## SET EXERCISE
Determine the number of lines containing the word "this", and state that figure alone.

## DATA RECORDS
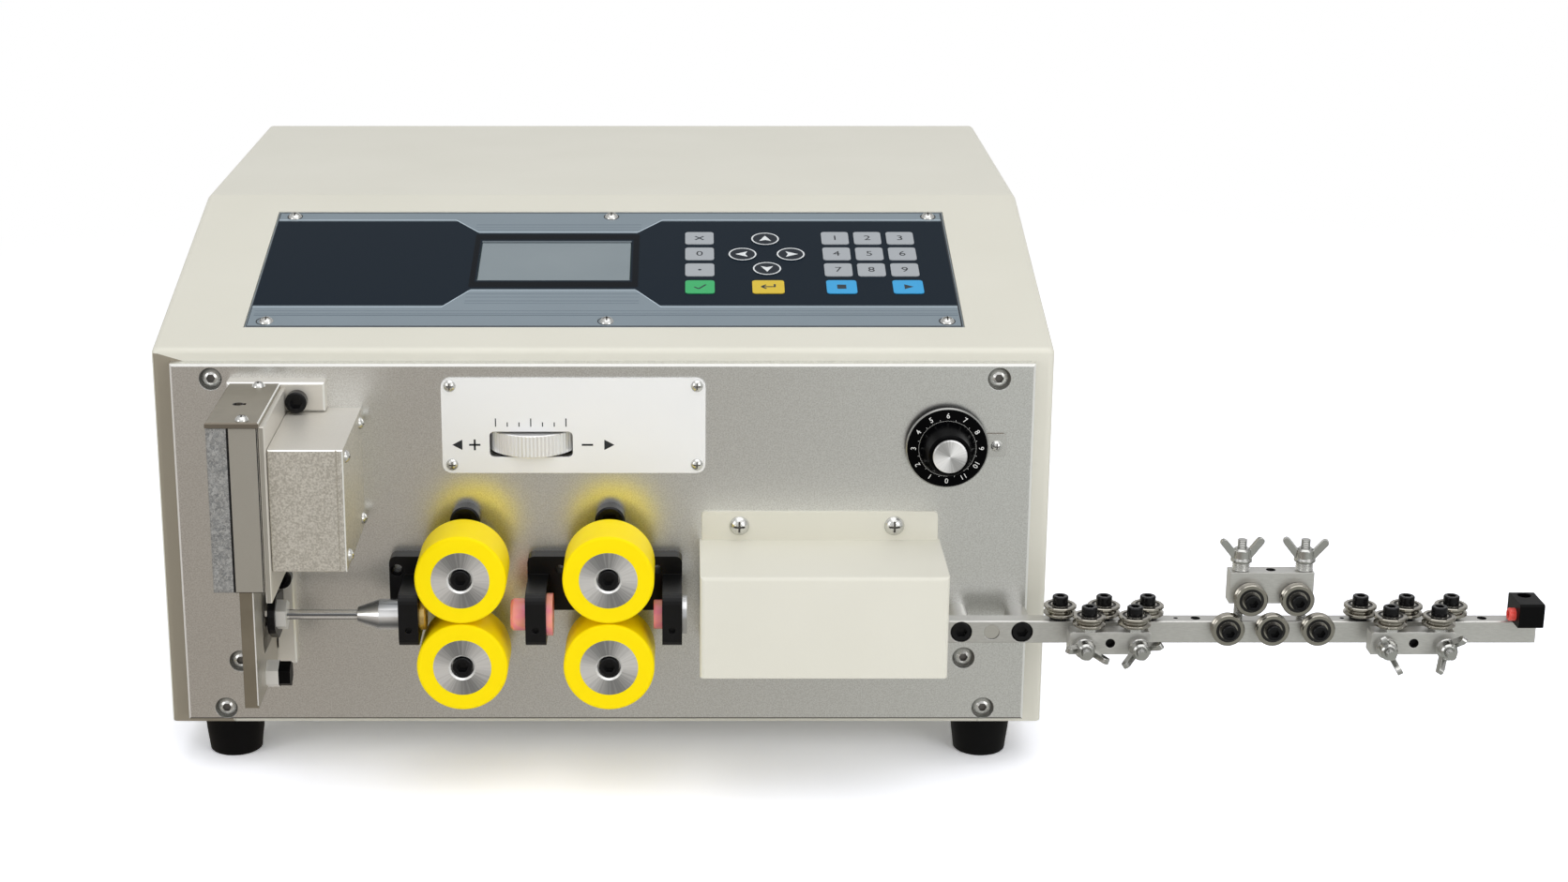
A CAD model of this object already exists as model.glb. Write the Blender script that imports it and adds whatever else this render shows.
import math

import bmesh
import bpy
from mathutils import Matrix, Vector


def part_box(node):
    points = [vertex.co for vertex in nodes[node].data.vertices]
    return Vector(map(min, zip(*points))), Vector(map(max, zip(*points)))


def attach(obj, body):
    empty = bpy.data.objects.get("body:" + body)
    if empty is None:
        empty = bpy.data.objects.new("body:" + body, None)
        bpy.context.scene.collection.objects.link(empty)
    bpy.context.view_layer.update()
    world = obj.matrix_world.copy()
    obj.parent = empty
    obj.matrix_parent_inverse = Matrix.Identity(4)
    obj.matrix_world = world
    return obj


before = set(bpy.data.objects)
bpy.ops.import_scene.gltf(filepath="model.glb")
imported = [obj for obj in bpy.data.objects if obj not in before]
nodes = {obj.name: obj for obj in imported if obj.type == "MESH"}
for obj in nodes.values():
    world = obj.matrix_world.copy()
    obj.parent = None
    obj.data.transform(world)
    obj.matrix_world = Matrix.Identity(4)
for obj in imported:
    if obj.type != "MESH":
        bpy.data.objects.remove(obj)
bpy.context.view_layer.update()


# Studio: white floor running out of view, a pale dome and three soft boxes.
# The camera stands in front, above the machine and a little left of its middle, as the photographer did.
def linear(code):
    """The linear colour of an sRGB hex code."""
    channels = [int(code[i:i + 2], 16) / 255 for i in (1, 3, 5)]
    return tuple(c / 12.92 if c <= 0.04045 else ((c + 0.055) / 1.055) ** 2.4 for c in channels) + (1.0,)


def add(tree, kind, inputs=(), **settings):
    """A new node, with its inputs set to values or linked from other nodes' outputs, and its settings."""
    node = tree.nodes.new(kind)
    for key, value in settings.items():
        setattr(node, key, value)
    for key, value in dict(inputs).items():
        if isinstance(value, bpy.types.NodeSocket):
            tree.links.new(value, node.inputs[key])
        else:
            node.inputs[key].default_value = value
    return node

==

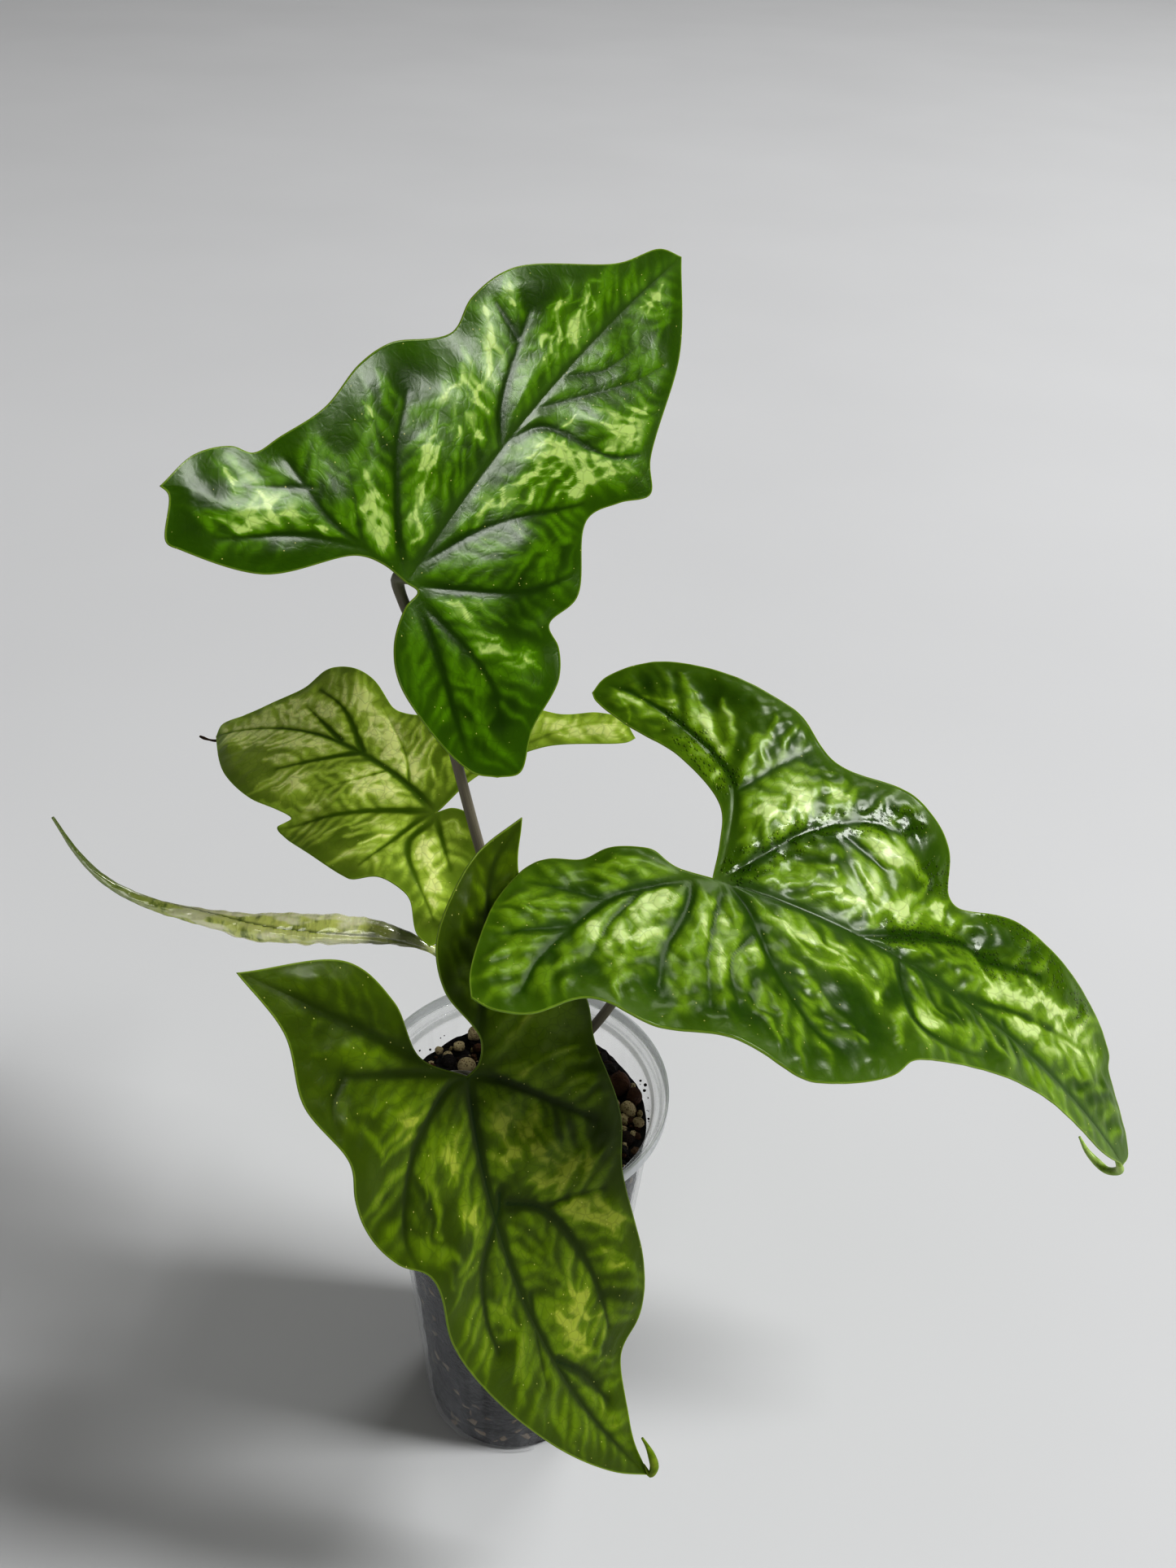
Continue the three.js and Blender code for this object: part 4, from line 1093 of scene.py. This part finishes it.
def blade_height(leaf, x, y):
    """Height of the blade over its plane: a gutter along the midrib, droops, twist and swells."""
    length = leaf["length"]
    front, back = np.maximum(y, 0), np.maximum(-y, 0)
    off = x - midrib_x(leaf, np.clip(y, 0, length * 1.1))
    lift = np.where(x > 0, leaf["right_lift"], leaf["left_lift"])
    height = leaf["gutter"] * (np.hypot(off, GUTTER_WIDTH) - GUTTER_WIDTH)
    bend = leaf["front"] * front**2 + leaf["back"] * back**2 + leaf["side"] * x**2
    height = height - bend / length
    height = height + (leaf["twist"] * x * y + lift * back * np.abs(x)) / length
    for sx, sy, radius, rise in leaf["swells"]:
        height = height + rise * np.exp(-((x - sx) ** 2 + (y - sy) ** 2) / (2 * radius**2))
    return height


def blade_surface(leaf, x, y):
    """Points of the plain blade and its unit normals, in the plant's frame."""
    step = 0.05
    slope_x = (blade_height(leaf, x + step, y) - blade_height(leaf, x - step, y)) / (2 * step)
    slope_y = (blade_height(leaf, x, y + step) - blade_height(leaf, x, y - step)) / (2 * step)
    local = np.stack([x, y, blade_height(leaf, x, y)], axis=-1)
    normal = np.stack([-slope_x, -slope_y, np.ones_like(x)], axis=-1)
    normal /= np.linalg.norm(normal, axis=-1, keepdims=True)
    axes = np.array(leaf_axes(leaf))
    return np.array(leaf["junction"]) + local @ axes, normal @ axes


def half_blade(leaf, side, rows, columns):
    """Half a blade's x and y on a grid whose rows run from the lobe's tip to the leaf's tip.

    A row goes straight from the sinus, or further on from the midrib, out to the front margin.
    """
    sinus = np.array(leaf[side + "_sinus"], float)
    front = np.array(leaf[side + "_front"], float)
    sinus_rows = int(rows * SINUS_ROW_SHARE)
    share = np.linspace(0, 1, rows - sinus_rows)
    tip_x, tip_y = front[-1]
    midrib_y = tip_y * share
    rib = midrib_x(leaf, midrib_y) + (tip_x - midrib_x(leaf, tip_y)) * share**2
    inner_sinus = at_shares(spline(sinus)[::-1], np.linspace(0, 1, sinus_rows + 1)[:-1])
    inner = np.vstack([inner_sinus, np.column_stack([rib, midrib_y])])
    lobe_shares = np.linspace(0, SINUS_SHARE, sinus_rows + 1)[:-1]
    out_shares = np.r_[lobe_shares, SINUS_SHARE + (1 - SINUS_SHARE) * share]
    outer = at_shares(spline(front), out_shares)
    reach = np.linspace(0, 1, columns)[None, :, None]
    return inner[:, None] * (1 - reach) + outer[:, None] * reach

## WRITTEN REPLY
2